Before you compare estimates, make sure each proposal covers the same scope. If one includes design, testing, deployment, project management, and support while another only covers coding, the lower number is not a true apples-to-apples comparison.

Ask how requirements will be documented, how change requests are handled, and what level of testing is included. Ask who owns the code, what post-launch support looks like, and whether the team has experience connecting apps to the systems your organization already uses.

You should also ask what could cause the price to increase. A serious development partner will not promise that nothing ever changes. They will explain the likely pressure points and how they manage them.
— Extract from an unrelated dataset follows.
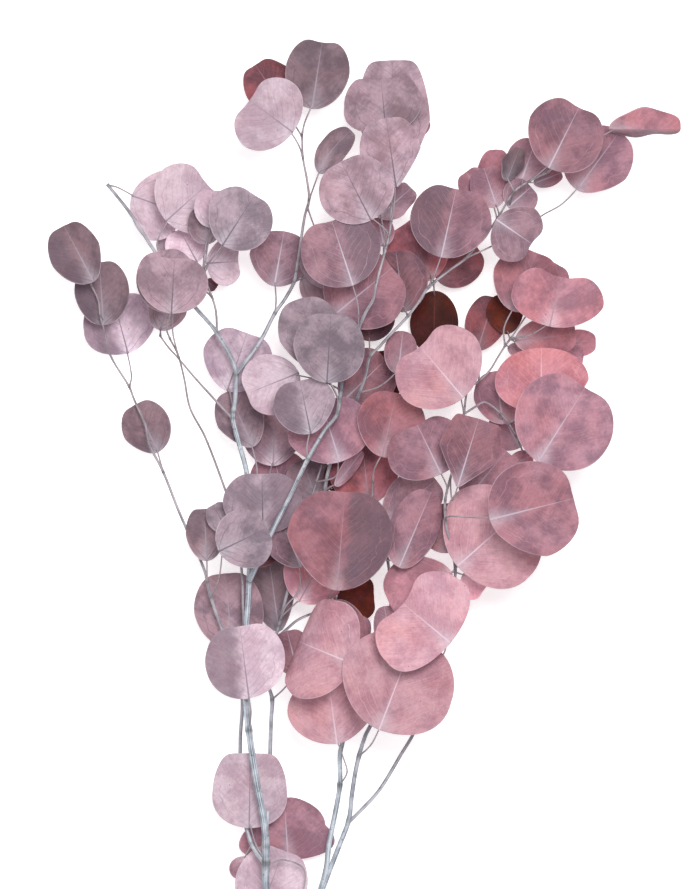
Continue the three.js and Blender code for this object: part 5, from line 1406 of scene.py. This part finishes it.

That kind of transparency matters more than a polished sales pitch. A well-run project is usually not the one with the lowest starting quote. It is the one with the clearest process, the most accurate scope, and the fewest surprises.

When custom development is worth the cost

Custom work is not always necessary. If your needs are simple and a reliable off-the-shelf platform covers them, that may be the right move. But custom development makes sense when your workflows are specific, your customer experience is a competitive advantage, or your team is losing time because existing tools do not fit the way you operate.

That is where a practical agency can make a real difference. At codepxls, projects work best when discovery is treated as a budget-protection step, not a formality. Clear requirements, honest prioritization, and steady project management are what keep a build on time and within budget.

If you are trying to estimate app development cost, the goal should not be finding the cheapest number. It should be finding the right scope for the outcome you need. A good app pays for itself by saving time, reducing friction, and supporting growth long after version one goes live.